Sam Wallace in the Independent, meanwhile, says Capello has been dealt so many blows in the last month that even he is seeking wise counsel.
In Sun City on Tuesday morning, guests at the resort's eponymous hotel would have noticed Fabio Capello and Marcello Lippi deep in discussion over breakfast, long after the tables around them had emptied and the staff had begun to clear up.
Capello, you suspect, is not the kind of man who readily seeks the advice of fellow managers, no matter how successful they might be. Perhaps he just wanted to tell Lippi about a new phenomenon he had discovered in the hitherto uncharted land of English football: that of the England team's unerring capacity to shoot themselves in the foot, just when things start to look good.

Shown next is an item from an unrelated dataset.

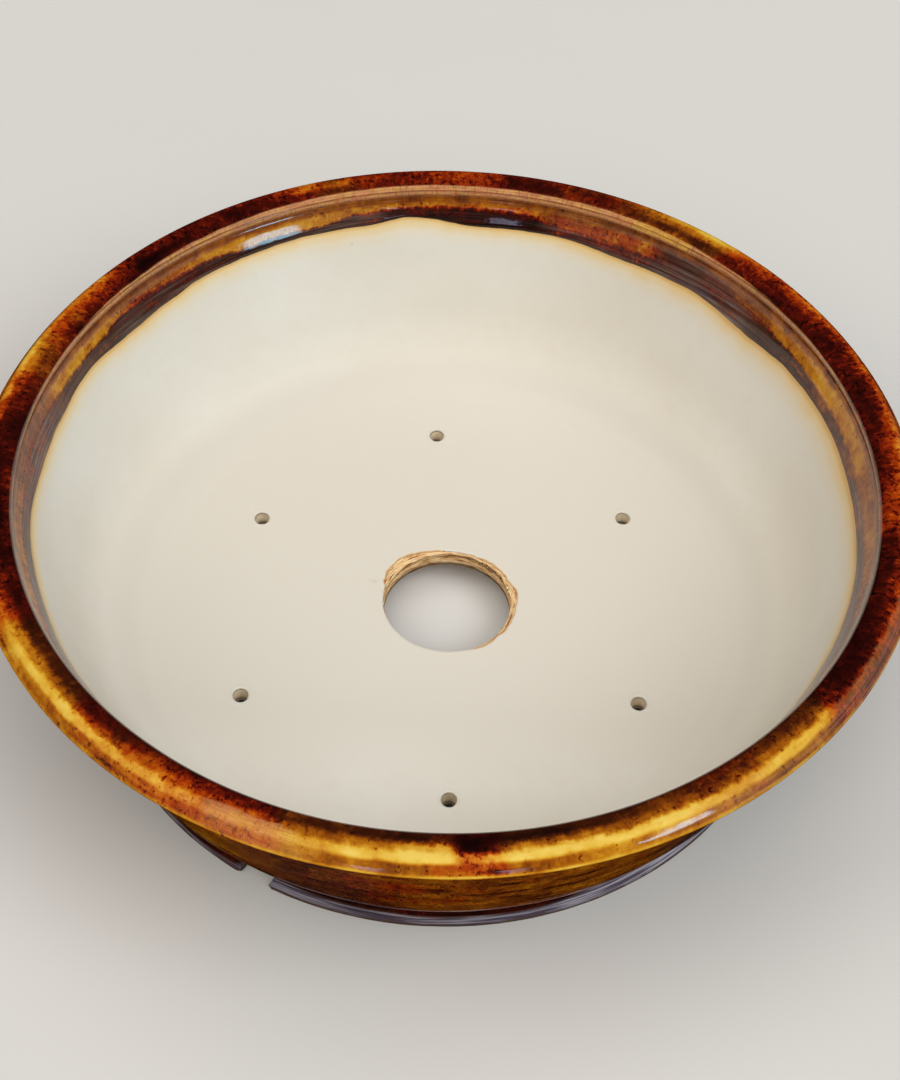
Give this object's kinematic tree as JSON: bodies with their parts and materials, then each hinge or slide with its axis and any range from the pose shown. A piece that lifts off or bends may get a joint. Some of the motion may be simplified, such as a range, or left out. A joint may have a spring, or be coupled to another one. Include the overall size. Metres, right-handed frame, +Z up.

Once Capello coached arguably the greatest club side ever, the Milan team of Marco van Basten and Ruud Gullit and he did so while also having to deal with the interference of owner Silvio Berlusconi. In 2001, he led Roma to their first title in 18 years. And in his second spell at Real Madrid, he dropped then reinstated David Beckham and broke Barcelona's stranglehold on the Spanish league title.
These were the adventures that any great football manager would aspire to and Capello looked all these challenges in the eye and met every one. He was obliged to manage big players and solve the kind of problems that went beyond just football, like how best to handle a capricious world statesman or to shoulder the burden for rebuilding the team that is the pride of conservative, Castilian Spain.
He continues:
When Capello comes to write the account of his time as England manager the chapter covering January and February 2010 will be the pages to turn to first. Wayne Bridge's withdrawal from international football yesterday is only the latest blow in an England team that is disintegrating right in front of Capello's eyes just as the World Cup finals come into view.
There was qualification for the World Cup in September closely followed by injuries, affairs, broken friendships and broken marriages – as if, after two years of relatively plain sailing, the bucket has finally, definitively, been emptied on Capello's head.